■ **Recorded information**
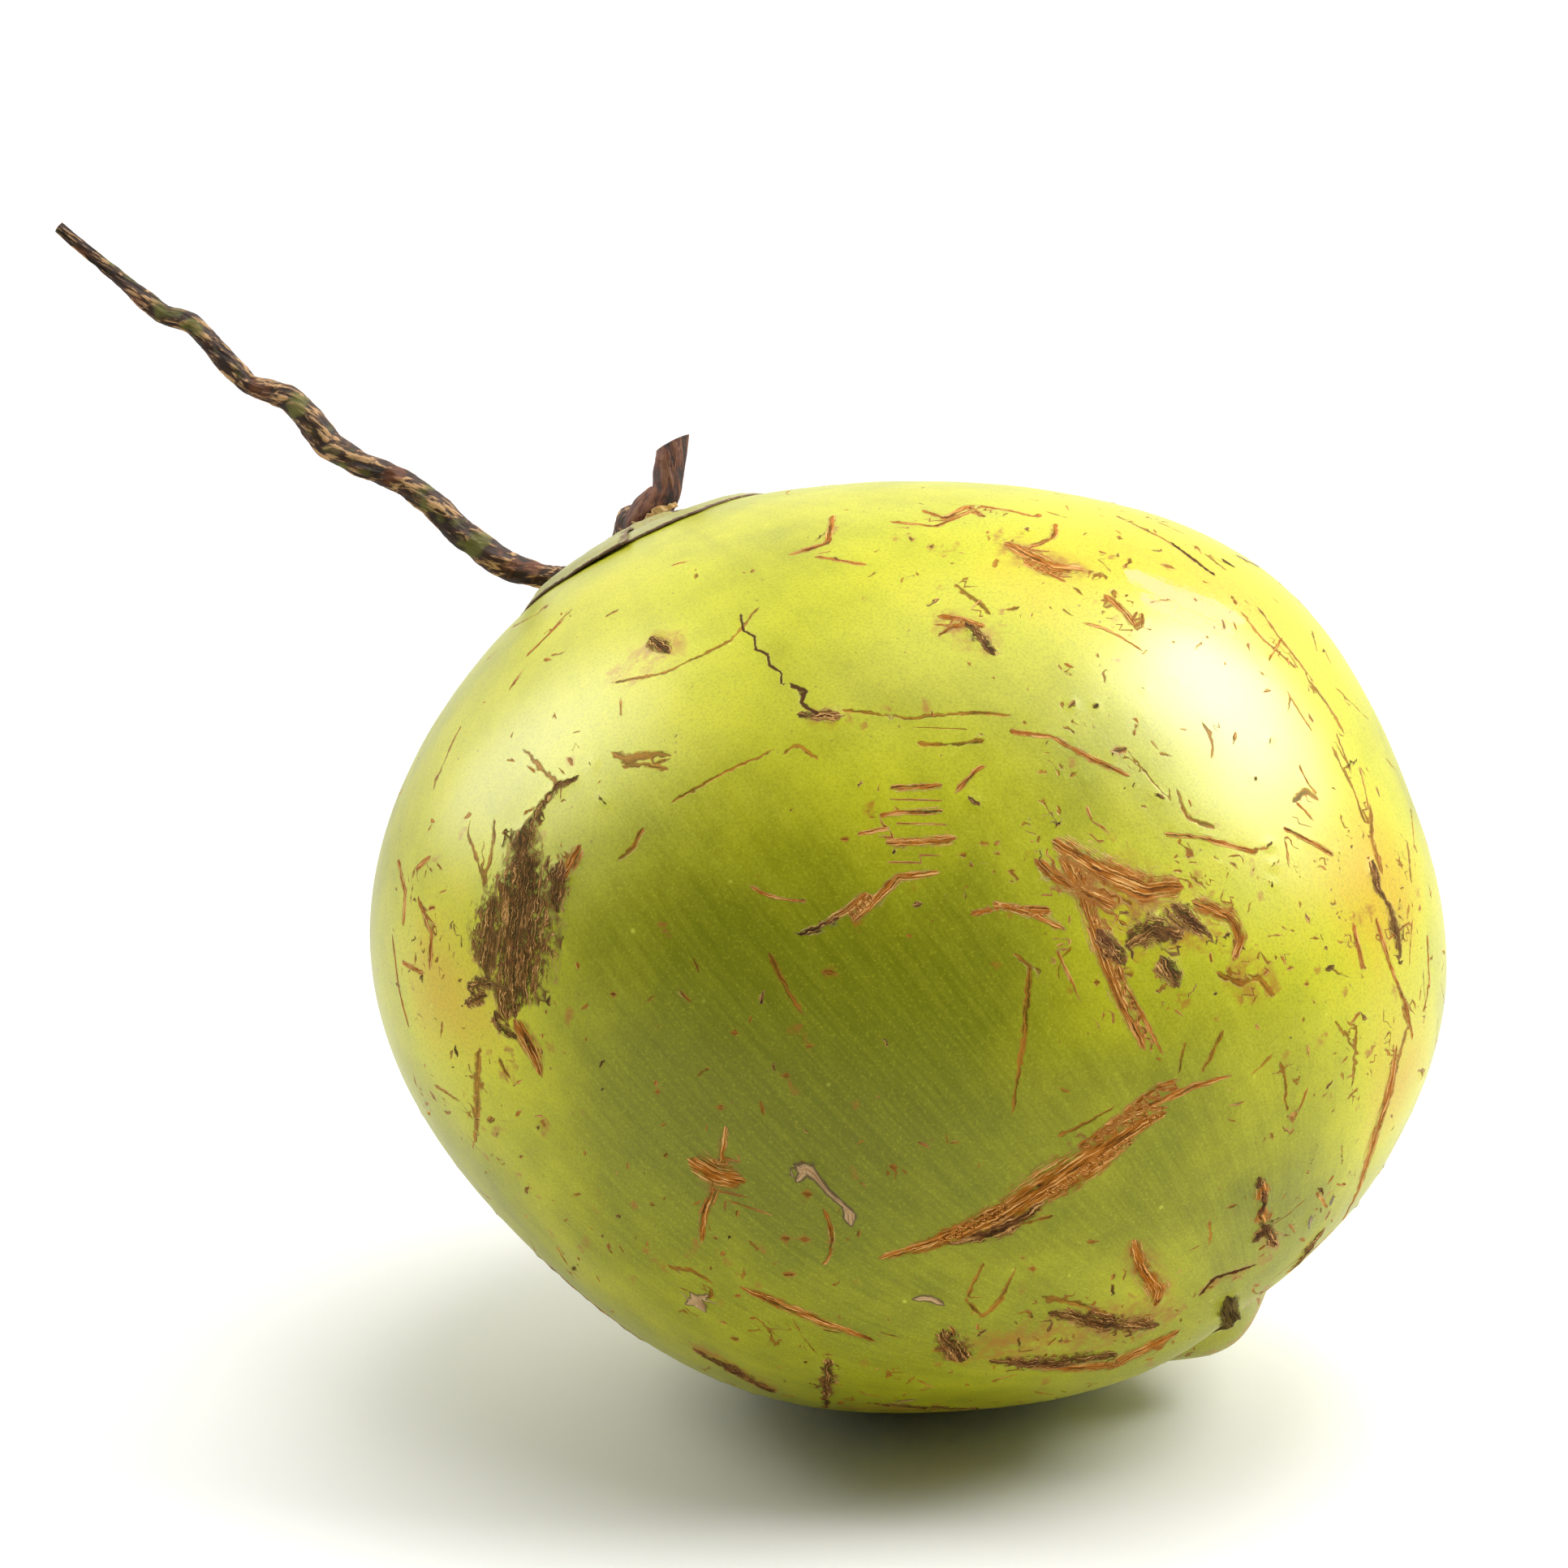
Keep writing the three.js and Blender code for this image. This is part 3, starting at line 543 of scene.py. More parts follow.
def seen_from_front(right, up):
    """Directions from the centre to the skin points that lie behind places on an upright sheet
    through the fruit's centre, given as mm right and up, for the person at EYE."""
    sheet = np.stack([right, up * math.sin(SIGHT_DIP), up * math.cos(SIGHT_DIP)], axis=-1)
    sheet = sheet + FRUIT_CENTRE
    sight = sheet - EYE
    sight /= np.linalg.norm(sight, axis=1)[:, None]

    def height(step):
        offset = sheet + sight * step[:, None] - FRUIT_CENTRE
        distance = np.linalg.norm(offset, axis=1)
        polar, turn = polar_and_turn(offset / distance[:, None])
        return distance - skin_radius(polar, turn)

    outside = np.full(len(sheet), -130.0)
    inside = outside.copy()
    lowest = np.full(len(sheet), 1e9)
    for step in np.linspace(-120, 25, 59):
        high = height(np.full(len(sheet), step))
        better = (high < lowest) & (lowest > 0)
        inside = np.where(better, step, inside)
        lowest = np.where(better, high, lowest)
    for _ in range(22):
        middle = (outside + inside) / 2
        above = height(middle) > 0
        outside, inside = np.where(above, middle, outside), np.where(above, inside, middle)
    found = sheet + sight * inside[:, None] - FRUIT_CENTRE
    return found / np.linalg.norm(found, axis=1)[:, None]


# ---- Marks ----


def strokes_from_front(lines):
    """The places of strokes on the skin every 0.6 mm, and their width factors there."""
    right, up, width, ends = [], [], [], []
    for line in lines:
        points = np.array([p if len(p) == 3 else (*p, 1.0) for p in line], dtype=float)
        spans = np.linalg.norm(np.diff(points[:, :2], axis=0), axis=1)
        length = np.concatenate([[0], np.cumsum(spans)])
        steps = np.linspace(0, length[-1], max(3, int(length[-1] / 0.6)))
        for found, i in ((right, 0), (up, 1), (width, 2)):
            found.extend(np.interp(steps, length, points[:, i]))
        ends.append(len(width))
    directions = seen_from_front(np.array(right), np.array(up))
    return zip(np.split(directions, ends[:-1]), np.split(np.array(width), ends[:-1]))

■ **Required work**
Reproduce the listing in full. Keep it exactly as written.

■ **Output**
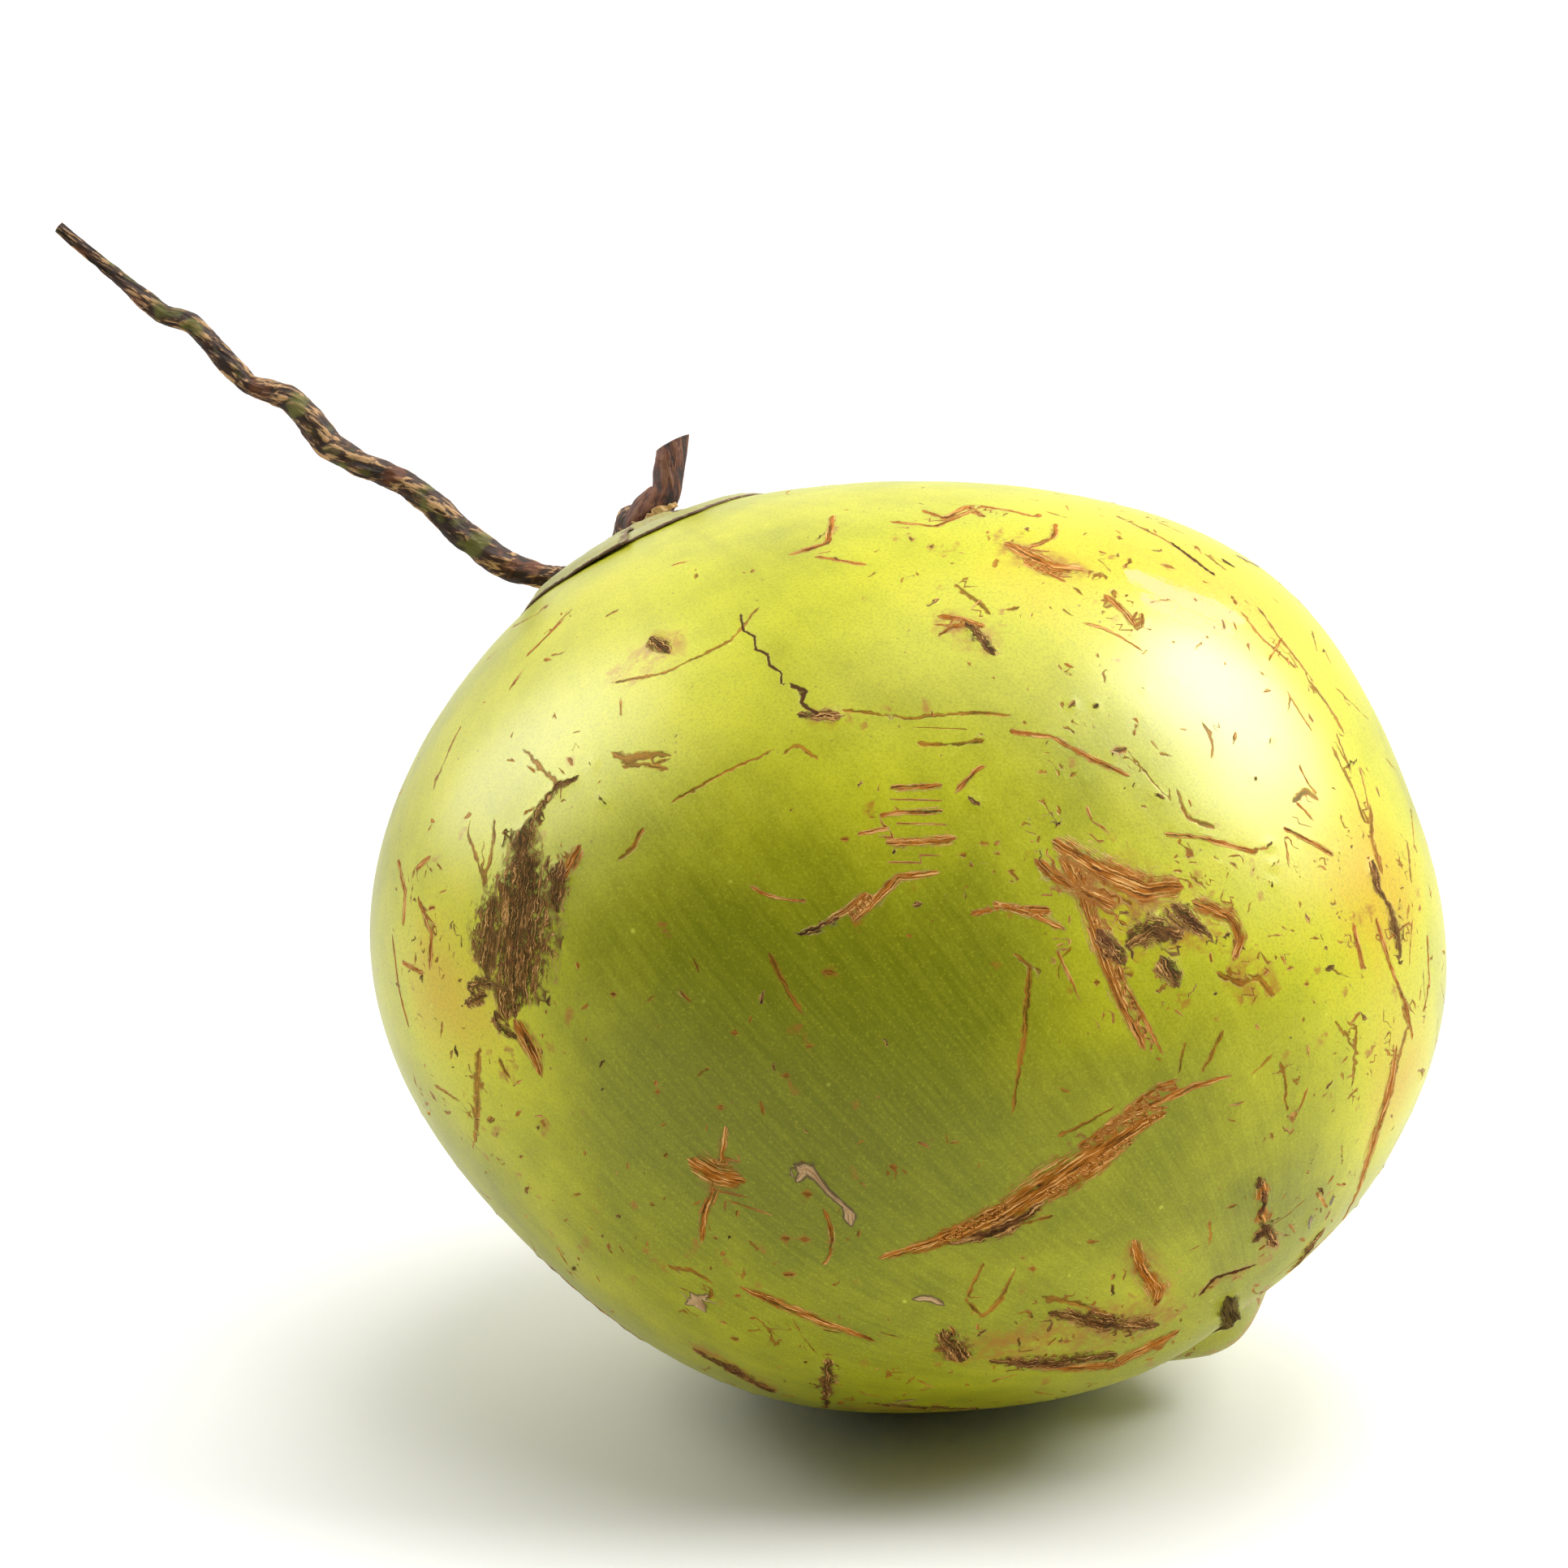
Keep writing the three.js and Blender code for this image. This is part 3, starting at line 543 of scene.py. More parts follow.
def seen_from_front(right, up):
    """Directions from the centre to the skin points that lie behind places on an upright sheet
    through the fruit's centre, given as mm right and up, for the person at EYE."""
    sheet = np.stack([right, up * math.sin(SIGHT_DIP), up * math.cos(SIGHT_DIP)], axis=-1)
    sheet = sheet + FRUIT_CENTRE
    sight = sheet - EYE
    sight /= np.linalg.norm(sight, axis=1)[:, None]

    def height(step):
        offset = sheet + sight * step[:, None] - FRUIT_CENTRE
        distance = np.linalg.norm(offset, axis=1)
        polar, turn = polar_and_turn(offset / distance[:, None])
        return distance - skin_radius(polar, turn)

    outside = np.full(len(sheet), -130.0)
    inside = outside.copy()
    lowest = np.full(len(sheet), 1e9)
    for step in np.linspace(-120, 25, 59):
        high = height(np.full(len(sheet), step))
        better = (high < lowest) & (lowest > 0)
        inside = np.where(better, step, inside)
        lowest = np.where(better, high, lowest)
    for _ in range(22):
        middle = (outside + inside) / 2
        above = height(middle) > 0
        outside, inside = np.where(above, middle, outside), np.where(above, inside, middle)
    found = sheet + sight * inside[:, None] - FRUIT_CENTRE
    return found / np.linalg.norm(found, axis=1)[:, None]


# ---- Marks ----


def strokes_from_front(lines):
    """The places of strokes on the skin every 0.6 mm, and their width factors there."""
    right, up, width, ends = [], [], [], []
    for line in lines:
        points = np.array([p if len(p) == 3 else (*p, 1.0) for p in line], dtype=float)
        spans = np.linalg.norm(np.diff(points[:, :2], axis=0), axis=1)
        length = np.concatenate([[0], np.cumsum(spans)])
        steps = np.linspace(0, length[-1], max(3, int(length[-1] / 0.6)))
        for found, i in ((right, 0), (up, 1), (width, 2)):
            found.extend(np.interp(steps, length, points[:, i]))
        ends.append(len(width))
    directions = seen_from_front(np.array(right), np.array(up))
    return zip(np.split(directions, ends[:-1]), np.split(np.array(width), ends[:-1]))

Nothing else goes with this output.